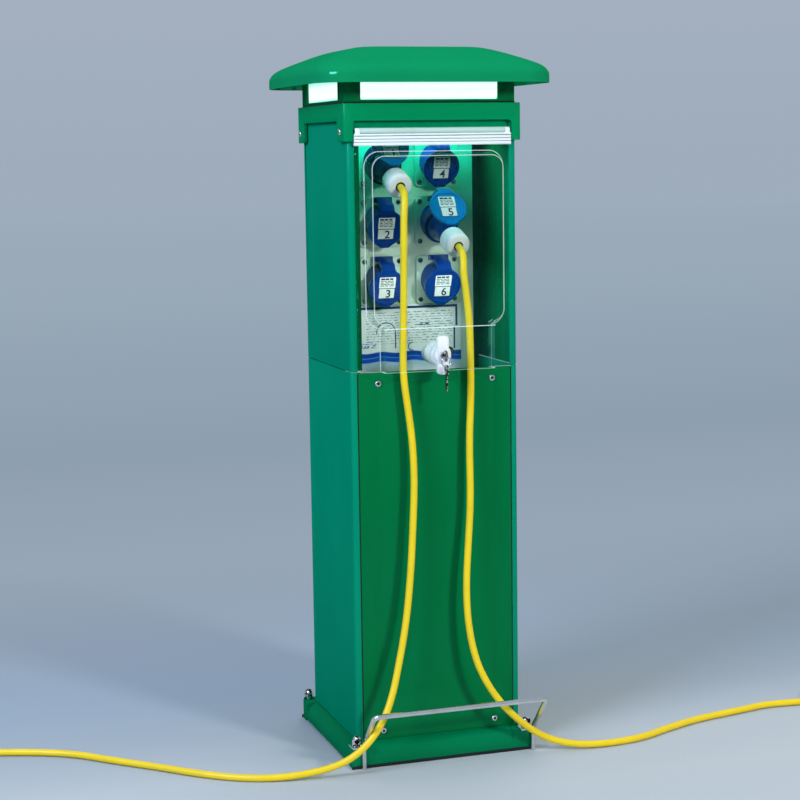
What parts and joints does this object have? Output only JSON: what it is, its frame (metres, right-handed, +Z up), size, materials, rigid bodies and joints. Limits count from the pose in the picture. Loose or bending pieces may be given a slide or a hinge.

· · · · · · ·

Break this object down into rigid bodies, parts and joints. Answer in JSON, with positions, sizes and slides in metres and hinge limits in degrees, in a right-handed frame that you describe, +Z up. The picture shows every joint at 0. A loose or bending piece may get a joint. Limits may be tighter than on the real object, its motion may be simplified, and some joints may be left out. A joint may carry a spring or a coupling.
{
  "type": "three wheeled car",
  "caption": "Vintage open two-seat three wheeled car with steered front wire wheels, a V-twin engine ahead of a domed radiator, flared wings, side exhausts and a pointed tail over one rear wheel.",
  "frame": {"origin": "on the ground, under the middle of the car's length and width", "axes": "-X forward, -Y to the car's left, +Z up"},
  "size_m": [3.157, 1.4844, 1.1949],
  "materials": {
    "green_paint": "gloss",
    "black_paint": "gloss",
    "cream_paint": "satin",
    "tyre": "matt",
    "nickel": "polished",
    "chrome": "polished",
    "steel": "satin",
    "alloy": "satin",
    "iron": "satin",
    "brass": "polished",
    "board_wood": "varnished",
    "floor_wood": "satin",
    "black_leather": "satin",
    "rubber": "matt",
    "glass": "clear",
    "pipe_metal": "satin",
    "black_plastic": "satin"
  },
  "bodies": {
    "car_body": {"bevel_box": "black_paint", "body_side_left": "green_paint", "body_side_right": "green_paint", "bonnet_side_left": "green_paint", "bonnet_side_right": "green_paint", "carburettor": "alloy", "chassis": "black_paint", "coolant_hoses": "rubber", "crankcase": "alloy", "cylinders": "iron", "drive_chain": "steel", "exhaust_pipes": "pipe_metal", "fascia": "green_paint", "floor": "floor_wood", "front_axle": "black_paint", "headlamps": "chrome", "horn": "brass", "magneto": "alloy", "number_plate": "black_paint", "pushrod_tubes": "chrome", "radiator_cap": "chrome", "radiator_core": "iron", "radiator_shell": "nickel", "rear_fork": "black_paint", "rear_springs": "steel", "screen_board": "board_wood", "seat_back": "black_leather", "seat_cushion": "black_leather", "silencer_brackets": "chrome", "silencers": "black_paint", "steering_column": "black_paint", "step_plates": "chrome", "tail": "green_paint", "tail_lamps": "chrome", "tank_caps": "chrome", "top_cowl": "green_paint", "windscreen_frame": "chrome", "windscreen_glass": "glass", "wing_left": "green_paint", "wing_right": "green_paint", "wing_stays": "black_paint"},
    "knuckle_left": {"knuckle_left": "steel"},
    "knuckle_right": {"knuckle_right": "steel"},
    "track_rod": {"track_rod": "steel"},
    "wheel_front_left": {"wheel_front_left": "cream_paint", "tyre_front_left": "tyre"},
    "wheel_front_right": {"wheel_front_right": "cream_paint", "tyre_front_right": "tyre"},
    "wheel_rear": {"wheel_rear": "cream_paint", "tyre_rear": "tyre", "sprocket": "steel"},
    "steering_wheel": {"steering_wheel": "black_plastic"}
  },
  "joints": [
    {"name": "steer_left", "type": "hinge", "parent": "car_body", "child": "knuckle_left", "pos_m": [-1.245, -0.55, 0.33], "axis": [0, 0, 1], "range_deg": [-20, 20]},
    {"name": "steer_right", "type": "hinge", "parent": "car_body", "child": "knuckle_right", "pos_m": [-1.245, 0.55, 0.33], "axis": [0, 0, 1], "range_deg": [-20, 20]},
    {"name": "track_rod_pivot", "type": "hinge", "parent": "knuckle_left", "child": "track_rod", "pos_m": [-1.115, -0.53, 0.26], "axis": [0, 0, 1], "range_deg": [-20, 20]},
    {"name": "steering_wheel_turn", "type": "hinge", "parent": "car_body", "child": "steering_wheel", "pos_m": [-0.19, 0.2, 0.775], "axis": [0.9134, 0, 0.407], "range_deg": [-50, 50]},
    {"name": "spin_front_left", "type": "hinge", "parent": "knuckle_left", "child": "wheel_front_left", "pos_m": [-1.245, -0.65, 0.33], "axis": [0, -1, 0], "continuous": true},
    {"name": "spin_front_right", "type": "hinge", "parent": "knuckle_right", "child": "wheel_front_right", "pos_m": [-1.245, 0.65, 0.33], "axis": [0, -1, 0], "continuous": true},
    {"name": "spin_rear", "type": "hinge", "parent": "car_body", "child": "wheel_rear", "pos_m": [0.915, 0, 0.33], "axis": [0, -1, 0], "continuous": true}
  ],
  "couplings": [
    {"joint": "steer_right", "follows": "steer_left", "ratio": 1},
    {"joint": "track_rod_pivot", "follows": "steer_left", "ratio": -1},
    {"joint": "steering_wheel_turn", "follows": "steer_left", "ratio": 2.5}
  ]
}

· · · · · · ·

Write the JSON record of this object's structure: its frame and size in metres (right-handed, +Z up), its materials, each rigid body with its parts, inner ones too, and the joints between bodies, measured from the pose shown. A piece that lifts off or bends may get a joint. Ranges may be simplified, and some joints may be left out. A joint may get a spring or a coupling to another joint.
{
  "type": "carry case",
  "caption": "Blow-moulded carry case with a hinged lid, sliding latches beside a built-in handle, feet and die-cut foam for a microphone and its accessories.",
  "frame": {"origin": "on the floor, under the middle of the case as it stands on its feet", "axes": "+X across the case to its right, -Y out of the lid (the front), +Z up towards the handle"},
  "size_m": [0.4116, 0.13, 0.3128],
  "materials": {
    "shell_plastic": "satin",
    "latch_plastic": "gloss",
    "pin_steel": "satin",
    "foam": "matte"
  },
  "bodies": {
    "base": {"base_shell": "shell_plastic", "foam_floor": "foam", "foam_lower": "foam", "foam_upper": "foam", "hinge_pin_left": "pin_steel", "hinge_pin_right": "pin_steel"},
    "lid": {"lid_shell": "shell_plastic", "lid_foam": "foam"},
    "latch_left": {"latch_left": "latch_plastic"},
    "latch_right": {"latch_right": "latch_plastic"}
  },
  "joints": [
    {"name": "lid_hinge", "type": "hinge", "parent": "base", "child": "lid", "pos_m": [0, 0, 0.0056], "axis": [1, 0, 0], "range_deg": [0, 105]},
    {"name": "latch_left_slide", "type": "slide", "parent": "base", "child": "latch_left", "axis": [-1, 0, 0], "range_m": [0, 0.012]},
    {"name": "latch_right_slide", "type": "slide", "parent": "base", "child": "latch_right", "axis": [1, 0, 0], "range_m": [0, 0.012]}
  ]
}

· · · · · · ·

_WHAT THE TASK REQUIRES_: List all lines holding the string "parts".

_CORRECT OUTPUT_:
What parts and joints does this object have? Output only JSON: what it is, its frame (metres, right-handed, +Z up), size, materials, rigid bodies and joints. Limits count from the pose in the picture. Loose or bending pieces may be given a slide or a hinge.
Break this object down into rigid bodies, parts and joints. Answer in JSON, with positions, sizes and slides in metres and hinge limits in degrees, in a right-handed frame that you describe, +Z up. The picture shows every joint at 0. A loose or bending piece may get a joint. Limits may be tighter than on the real object, its motion may be simplified, and some joints may be left out. A joint may carry a spring or a coupling.
Write the JSON record of this object's structure: its frame and size in metres (right-handed, +Z up), its materials, each rigid body with its parts, inner ones too, and the joints between bodies, measured from the pose shown. A piece that lifts off or bends may get a joint. Ranges may be simplified, and some joints may be left out. A joint may get a spring or a coupling to another joint.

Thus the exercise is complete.